De nuevo, el país enfrenta una discusión que toca fibras sensibles, en esta oportunidad a raíz de la sentencia C-164, que despenalizó la asistencia médica al suicidio “cuando el paciente que padezca intensos sufrimientos derivados de lesión corporal o enfermedad grave e incurable así lo solicite de forma libre e informada”. La Corte encontró que el artículo 107 de la Ley 599 de 2000 –que tipifica el delito de ayuda al suicidio– desconoce los límites constitucionales al poder punitivo y halló que se vulneran los principios de exclusiva protección de bienes jurídicos y de lesividad, dado que el médico que ayuda a quien padece intensos sufrimientos o grave enfermedad y decide libremente disponer de su propia vida actúa dentro del marco constitucional, sin que pueda predicarse una lesividad que justifique la persecución penal.
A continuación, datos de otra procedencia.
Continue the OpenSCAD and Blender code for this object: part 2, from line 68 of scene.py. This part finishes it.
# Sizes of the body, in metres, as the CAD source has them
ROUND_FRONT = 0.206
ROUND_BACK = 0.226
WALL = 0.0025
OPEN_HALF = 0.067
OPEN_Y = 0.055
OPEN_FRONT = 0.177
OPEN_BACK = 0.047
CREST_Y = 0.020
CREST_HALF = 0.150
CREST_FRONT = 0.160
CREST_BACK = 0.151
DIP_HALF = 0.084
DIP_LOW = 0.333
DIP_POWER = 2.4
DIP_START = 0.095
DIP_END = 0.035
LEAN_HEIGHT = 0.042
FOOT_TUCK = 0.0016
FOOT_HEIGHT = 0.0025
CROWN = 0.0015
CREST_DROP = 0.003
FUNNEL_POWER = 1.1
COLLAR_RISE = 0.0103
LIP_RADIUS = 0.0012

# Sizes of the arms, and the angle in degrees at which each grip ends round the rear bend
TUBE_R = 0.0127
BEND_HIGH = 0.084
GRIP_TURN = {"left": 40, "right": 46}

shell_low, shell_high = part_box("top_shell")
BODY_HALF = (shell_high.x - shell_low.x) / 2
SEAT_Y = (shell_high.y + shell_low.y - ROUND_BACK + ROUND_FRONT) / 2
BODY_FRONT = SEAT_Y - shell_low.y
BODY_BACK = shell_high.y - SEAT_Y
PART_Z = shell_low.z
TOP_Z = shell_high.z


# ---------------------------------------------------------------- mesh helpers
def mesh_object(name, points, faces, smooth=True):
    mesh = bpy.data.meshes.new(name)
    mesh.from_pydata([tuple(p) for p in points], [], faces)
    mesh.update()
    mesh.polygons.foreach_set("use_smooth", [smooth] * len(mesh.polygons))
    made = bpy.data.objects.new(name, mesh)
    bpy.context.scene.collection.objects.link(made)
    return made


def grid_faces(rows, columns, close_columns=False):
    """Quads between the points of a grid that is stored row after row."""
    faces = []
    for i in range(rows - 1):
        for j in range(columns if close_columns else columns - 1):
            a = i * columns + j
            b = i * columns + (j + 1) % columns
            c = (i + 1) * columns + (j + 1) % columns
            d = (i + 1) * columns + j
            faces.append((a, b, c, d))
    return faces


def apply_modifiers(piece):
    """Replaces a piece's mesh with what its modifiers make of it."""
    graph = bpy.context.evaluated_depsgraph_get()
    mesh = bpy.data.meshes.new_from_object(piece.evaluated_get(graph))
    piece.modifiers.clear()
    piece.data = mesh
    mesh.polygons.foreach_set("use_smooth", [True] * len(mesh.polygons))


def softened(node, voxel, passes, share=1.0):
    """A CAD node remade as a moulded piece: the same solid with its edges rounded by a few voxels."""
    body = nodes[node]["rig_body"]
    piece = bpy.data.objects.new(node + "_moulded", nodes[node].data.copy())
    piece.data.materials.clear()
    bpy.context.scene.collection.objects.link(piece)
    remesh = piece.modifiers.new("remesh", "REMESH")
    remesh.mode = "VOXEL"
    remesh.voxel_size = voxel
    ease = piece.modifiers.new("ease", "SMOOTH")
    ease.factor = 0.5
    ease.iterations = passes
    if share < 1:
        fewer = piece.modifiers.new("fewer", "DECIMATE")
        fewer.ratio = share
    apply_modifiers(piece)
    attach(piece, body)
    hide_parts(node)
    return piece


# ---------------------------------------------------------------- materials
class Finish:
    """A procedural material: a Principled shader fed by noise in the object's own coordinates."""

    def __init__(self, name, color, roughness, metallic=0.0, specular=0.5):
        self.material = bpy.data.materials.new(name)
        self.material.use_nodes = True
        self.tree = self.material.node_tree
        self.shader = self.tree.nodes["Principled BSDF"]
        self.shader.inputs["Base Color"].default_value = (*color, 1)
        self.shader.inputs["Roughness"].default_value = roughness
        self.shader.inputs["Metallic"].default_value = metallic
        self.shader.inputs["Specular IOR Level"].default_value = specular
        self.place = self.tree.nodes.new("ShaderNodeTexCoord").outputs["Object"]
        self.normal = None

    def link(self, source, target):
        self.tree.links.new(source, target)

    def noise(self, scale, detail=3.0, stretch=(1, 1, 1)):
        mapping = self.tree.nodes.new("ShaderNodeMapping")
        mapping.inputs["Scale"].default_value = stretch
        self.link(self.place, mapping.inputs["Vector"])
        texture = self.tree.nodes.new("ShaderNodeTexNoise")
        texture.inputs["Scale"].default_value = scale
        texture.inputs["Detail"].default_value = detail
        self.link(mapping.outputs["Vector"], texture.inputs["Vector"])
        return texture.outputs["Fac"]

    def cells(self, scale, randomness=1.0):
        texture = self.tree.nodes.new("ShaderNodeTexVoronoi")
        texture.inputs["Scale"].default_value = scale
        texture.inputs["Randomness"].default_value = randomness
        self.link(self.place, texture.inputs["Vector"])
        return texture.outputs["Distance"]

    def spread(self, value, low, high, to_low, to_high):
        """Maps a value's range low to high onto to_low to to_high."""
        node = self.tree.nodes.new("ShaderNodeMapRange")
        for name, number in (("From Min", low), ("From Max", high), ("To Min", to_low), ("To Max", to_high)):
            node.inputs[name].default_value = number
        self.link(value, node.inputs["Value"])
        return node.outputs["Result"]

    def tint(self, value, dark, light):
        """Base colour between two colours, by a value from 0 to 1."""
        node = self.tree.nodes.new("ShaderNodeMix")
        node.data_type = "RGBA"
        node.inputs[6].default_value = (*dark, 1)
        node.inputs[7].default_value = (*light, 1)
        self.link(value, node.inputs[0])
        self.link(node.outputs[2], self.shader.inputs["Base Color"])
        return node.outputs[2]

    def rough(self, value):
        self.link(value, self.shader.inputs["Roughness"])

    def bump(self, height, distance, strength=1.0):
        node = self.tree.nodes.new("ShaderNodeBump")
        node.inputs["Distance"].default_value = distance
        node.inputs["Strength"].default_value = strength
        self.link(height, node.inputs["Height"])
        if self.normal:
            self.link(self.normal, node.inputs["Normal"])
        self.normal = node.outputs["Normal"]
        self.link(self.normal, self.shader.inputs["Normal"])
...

De igual forma, en la sentencia se expone que al aprobar la citada norma, el legislador desconoció la dignidad humana y los derechos a la vida digna, la muerte digna y el libre desarrollo de la personalidad, que como derecho se materializan cuando un paciente que sufre intensamente por una enfermedad incurable decide autónomamente dar por terminada su vida y solicita para ello la asistencia de un profesional que pueda minimizar los riesgos de sufrimiento.
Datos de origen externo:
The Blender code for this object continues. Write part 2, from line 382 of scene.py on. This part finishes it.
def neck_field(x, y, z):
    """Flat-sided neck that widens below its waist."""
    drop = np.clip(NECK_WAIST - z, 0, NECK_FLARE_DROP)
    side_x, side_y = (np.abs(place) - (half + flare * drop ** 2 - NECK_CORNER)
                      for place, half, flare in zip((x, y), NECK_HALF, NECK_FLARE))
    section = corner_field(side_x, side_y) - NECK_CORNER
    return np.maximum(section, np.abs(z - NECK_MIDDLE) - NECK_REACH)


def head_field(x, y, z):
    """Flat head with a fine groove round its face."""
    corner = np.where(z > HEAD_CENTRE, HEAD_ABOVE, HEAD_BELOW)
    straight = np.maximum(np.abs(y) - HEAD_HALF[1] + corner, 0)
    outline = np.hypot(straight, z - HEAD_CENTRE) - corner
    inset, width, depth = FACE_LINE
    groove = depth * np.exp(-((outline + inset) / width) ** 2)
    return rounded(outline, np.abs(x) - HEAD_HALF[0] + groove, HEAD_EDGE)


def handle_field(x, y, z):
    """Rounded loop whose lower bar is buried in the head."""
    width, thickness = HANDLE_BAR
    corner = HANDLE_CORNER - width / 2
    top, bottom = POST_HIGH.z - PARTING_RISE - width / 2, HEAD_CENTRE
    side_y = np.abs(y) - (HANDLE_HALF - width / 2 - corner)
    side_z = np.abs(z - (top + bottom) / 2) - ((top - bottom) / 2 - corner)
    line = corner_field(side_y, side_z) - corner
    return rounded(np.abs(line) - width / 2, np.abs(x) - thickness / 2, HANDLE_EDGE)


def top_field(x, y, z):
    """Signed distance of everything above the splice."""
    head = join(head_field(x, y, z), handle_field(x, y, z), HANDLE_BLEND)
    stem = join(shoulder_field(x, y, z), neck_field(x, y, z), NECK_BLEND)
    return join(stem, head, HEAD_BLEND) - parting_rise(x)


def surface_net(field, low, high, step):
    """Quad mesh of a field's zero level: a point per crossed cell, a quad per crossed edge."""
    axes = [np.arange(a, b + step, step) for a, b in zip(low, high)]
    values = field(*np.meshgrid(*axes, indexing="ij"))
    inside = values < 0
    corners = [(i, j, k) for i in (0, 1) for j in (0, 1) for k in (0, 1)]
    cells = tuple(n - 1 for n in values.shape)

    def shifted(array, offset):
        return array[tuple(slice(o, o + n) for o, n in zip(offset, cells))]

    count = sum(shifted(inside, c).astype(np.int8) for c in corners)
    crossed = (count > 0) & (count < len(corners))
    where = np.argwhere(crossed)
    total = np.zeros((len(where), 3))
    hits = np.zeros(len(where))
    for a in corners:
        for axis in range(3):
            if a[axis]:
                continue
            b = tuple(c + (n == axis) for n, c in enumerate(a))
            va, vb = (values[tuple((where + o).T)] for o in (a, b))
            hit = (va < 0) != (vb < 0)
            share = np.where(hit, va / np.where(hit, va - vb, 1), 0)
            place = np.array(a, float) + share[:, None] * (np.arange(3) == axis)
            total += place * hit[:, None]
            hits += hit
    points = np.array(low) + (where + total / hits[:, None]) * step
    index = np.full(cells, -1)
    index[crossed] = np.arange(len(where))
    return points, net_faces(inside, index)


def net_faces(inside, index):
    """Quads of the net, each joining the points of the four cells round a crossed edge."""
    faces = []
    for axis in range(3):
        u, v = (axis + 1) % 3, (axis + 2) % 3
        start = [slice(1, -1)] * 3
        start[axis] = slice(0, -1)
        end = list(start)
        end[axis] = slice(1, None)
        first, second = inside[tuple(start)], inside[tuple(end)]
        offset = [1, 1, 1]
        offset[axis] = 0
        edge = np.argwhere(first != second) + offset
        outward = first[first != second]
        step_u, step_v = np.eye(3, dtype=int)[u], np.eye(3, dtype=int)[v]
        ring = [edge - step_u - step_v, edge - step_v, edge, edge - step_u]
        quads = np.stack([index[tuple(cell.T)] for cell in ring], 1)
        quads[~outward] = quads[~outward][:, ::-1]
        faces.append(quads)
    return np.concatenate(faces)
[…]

Es hora de insistirles nuevamente a senadores y representantes que el deber los llama. Este asunto exige una reglamentación.
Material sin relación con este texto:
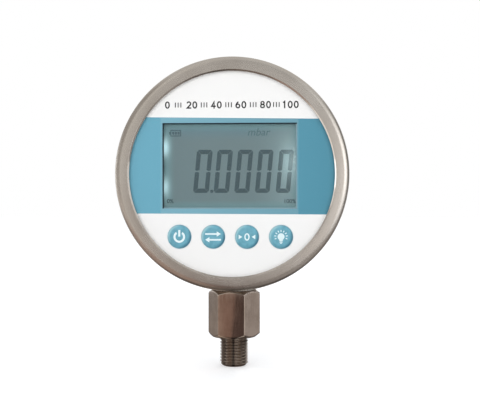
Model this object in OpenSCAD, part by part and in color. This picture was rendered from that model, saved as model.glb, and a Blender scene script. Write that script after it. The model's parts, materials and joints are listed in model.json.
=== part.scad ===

En tal sentido, la Corte considera que el suicidio médicamente asistido (SMA) es –en tales circunstancias– un medio para llevar a cabo una muerte digna y su persecución penal “afecta” derechos fundamentales, y remata afirmando que el derecho a morir dignamente implica permitir este tipo de desenlaces en compañía de un profesional, con lo que refuerza que impedirlo también desconoce el principio y deber de solidaridad social de rango constitucional.
Y si bien esta sentencia ubica al país en un grupo minoritario en el mundo con este tipo de alcances relacionados bajo las mismas condiciones que la eutanasia, siembra unas condiciones para que la opinión se divida entre adeptos y detractores con argumentos que desde cada esquina se consideran válidos, y más en un entorno en el que parece que las condiciones y las libertades otorgadas por la Constitución van mucho más adelante de las capacidades sociales para adaptarlas y asimilarlas de manera congruente.
Por un lado están quienes consideran la medida un avance sustancial en la garantía de los derechos fundamentales, bajo la premisa de que esto es una opción a la que se puede acceder de manera voluntaria. Por otro están aquellos que ponen sobre la mesa el derecho fundamental a proteger la vida como un elemento supremo y sin esguinces.
Como es natural, ambas posturas se muestran irreconciliables, mientras el Congreso de la República da la espalda al deber de convertirse en el espacio natural para esta clase de discusiones que desde 1997, cuando se emitió la primera sentencia sobre eutanasia, buscan pista para ajustar las normas que por defecto ha tenido que asumir la Corte Constitucional con este tipo de fallos. Es hora de insistirles nuevamente a senadores y representantes que el deber los llama. Este asunto también exige una reglamentación.